*MATERIAL PROVIDED*:
########
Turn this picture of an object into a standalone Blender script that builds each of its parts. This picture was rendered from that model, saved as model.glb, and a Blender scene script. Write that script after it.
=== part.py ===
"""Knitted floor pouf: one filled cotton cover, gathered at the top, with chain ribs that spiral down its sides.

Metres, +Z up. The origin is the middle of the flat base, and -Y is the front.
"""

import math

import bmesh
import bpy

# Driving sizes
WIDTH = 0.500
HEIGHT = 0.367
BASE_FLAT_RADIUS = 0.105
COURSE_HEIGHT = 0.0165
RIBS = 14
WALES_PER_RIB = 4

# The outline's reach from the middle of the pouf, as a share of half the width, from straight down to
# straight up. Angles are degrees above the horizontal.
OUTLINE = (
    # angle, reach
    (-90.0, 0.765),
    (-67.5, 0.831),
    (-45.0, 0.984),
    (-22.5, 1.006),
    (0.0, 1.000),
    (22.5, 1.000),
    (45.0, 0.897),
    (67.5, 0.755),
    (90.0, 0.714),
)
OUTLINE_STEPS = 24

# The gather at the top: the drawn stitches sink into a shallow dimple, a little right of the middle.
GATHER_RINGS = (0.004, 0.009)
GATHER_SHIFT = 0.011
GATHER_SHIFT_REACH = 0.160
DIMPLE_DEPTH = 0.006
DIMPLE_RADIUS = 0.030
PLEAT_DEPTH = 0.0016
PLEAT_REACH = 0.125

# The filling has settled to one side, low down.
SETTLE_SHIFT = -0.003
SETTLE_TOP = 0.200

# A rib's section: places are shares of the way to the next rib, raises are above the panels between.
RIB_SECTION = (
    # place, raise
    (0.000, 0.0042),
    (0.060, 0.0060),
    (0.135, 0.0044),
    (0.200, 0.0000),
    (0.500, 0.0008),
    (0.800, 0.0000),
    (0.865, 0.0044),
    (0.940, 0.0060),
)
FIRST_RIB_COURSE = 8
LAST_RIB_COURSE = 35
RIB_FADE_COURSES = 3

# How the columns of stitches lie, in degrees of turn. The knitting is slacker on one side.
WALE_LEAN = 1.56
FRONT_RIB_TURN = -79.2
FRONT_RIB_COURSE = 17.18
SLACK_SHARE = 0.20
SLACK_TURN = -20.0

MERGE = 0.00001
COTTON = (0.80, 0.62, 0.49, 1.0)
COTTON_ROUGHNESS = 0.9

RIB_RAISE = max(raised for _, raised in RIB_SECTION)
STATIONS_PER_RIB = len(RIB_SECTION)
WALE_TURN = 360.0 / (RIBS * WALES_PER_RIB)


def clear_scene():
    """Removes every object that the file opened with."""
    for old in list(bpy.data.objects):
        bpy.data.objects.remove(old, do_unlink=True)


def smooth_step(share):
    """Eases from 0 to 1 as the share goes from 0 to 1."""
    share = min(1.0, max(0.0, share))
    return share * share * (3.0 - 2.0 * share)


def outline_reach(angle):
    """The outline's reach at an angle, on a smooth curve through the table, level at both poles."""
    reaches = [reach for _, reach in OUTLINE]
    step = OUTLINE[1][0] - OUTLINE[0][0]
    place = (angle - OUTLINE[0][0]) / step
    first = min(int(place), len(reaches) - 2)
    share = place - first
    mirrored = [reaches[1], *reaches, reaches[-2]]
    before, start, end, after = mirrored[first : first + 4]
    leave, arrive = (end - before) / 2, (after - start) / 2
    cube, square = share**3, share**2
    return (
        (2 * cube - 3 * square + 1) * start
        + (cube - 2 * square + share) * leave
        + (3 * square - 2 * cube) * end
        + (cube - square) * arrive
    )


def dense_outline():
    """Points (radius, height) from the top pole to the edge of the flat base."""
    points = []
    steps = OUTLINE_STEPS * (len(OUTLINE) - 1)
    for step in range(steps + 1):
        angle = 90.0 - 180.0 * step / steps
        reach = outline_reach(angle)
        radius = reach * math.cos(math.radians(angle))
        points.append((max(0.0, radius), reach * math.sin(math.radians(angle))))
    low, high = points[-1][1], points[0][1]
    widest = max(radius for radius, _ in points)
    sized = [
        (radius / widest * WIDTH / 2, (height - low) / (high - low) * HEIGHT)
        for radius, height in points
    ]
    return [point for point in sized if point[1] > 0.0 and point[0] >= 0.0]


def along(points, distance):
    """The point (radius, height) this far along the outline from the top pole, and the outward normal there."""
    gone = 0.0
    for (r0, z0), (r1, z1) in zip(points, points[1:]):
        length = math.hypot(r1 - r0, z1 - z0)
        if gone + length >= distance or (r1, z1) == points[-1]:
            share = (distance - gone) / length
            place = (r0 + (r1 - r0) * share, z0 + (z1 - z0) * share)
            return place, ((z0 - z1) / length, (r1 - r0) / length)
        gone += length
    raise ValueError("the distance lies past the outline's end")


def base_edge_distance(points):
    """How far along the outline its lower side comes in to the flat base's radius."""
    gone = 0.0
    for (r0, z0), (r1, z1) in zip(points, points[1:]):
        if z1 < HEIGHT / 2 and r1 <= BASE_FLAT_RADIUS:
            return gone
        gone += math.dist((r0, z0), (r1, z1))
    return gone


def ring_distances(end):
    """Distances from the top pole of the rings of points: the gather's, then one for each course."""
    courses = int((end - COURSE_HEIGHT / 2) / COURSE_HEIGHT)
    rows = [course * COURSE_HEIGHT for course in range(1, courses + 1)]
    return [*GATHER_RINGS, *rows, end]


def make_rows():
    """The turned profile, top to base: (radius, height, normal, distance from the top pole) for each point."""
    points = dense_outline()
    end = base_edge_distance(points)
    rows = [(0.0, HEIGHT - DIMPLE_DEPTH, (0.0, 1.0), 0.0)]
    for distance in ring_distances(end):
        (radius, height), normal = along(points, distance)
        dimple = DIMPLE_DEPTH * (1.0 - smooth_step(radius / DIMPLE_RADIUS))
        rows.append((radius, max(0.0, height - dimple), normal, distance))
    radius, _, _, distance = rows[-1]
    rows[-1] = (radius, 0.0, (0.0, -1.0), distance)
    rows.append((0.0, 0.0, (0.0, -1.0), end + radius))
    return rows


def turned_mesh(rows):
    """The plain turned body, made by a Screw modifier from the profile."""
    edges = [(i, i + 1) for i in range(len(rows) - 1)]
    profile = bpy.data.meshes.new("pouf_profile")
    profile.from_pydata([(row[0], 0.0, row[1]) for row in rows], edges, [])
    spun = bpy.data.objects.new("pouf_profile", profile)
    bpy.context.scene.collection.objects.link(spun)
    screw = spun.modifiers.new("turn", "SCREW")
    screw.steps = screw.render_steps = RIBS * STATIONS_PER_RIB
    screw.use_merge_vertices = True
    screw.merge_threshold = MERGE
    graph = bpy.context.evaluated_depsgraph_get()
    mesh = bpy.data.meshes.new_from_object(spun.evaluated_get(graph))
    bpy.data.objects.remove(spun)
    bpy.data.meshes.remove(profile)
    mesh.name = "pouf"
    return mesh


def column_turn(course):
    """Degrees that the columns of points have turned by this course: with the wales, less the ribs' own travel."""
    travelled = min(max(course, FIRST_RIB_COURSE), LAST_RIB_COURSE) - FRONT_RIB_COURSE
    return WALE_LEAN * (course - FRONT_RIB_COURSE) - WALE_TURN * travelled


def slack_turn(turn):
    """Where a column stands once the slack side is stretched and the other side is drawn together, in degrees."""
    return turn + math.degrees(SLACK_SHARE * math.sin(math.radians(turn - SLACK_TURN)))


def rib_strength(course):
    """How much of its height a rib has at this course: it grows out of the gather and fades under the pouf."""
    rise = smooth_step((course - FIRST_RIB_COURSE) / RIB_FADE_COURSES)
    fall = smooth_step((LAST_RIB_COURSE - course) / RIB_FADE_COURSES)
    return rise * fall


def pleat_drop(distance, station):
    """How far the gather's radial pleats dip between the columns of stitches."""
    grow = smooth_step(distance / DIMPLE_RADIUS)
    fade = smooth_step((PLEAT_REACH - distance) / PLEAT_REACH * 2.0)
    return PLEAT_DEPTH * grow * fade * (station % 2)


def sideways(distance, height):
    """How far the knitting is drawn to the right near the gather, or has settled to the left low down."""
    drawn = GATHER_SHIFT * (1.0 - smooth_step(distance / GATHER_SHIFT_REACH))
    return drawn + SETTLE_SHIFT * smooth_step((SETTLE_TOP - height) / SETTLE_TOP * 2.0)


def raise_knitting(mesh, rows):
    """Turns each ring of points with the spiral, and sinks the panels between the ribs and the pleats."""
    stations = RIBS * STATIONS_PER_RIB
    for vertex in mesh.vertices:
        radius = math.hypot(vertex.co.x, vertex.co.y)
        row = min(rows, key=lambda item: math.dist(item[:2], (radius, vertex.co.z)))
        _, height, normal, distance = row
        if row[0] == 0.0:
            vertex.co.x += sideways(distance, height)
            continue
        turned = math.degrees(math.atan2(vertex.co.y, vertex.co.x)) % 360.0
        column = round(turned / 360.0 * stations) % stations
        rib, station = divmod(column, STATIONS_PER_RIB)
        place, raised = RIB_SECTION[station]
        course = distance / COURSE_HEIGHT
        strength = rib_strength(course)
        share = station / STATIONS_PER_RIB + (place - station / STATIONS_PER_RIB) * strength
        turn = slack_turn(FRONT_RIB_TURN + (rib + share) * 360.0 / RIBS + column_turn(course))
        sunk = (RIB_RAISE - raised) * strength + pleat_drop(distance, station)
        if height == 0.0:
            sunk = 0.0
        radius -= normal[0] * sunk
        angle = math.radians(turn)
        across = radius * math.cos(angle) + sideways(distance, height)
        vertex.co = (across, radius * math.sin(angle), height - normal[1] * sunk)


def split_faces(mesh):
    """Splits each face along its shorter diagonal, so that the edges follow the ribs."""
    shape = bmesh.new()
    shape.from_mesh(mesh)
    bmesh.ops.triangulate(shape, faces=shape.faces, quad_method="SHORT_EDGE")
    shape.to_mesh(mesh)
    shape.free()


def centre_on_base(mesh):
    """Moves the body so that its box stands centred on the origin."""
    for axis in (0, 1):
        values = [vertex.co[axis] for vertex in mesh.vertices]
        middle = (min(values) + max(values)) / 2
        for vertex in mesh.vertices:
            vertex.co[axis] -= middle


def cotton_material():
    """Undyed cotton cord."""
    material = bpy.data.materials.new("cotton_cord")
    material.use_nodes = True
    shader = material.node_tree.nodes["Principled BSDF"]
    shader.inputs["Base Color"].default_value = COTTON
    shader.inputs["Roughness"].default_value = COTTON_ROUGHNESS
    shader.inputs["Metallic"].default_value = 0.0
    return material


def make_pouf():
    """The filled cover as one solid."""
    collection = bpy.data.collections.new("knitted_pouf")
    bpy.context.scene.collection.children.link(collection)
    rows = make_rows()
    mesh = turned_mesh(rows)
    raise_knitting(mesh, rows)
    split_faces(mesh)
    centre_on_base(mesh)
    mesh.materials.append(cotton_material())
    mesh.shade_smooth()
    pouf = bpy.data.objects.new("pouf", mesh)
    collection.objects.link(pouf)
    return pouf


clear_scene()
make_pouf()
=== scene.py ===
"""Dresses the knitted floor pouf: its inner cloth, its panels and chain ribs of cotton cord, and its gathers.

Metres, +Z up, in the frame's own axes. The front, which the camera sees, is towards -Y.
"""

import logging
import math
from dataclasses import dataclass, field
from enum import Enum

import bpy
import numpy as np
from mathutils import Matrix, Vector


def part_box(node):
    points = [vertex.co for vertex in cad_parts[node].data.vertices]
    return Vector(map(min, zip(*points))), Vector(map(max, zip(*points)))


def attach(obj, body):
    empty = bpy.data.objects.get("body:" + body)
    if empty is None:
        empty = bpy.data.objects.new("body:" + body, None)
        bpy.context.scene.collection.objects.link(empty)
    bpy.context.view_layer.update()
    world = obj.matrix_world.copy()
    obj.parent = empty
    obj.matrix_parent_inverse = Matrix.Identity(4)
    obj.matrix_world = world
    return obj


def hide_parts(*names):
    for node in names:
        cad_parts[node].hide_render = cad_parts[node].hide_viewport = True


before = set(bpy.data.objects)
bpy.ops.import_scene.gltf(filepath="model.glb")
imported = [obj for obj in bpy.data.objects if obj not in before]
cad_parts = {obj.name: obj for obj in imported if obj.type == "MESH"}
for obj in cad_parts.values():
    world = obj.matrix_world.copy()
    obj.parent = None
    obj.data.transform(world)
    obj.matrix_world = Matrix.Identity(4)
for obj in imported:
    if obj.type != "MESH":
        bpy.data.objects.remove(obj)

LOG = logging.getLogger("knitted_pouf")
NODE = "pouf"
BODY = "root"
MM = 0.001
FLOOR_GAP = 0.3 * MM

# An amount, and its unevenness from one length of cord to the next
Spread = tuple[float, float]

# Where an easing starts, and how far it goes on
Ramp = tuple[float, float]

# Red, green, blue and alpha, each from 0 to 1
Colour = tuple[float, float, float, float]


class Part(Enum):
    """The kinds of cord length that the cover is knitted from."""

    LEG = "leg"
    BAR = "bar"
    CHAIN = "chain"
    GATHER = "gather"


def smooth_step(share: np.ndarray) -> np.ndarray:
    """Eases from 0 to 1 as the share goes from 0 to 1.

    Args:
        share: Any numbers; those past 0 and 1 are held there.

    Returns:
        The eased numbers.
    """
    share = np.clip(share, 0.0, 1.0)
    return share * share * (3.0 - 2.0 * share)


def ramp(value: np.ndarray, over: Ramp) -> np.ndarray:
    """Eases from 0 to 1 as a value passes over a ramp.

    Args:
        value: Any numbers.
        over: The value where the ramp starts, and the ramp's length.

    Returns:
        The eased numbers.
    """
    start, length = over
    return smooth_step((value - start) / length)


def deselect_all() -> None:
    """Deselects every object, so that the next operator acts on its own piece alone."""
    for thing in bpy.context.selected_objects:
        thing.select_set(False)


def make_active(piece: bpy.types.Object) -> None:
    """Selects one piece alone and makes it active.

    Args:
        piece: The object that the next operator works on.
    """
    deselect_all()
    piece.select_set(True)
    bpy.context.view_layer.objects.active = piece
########
What do the lines above say from the one containing "bpy.context.scene.collection.children.link(collection)" down to the one containing "import numpy as np"? Return them exactly, both end lines included, and only them.

*WRITTEN ANSWER*:
    bpy.context.scene.collection.children.link(collection)
    rows = make_rows()
    mesh = turned_mesh(rows)
    raise_knitting(mesh, rows)
    split_faces(mesh)
    centre_on_base(mesh)
    mesh.materials.append(cotton_material())
    mesh.shade_smooth()
    pouf = bpy.data.objects.new("pouf", mesh)
    collection.objects.link(pouf)
    return pouf


clear_scene()
make_pouf()
=== scene.py ===
"""Dresses the knitted floor pouf: its inner cloth, its panels and chain ribs of cotton cord, and its gathers.

Metres, +Z up, in the frame's own axes. The front, which the camera sees, is towards -Y.
"""

import logging
import math
from dataclasses import dataclass, field
from enum import Enum

import bpy
import numpy as np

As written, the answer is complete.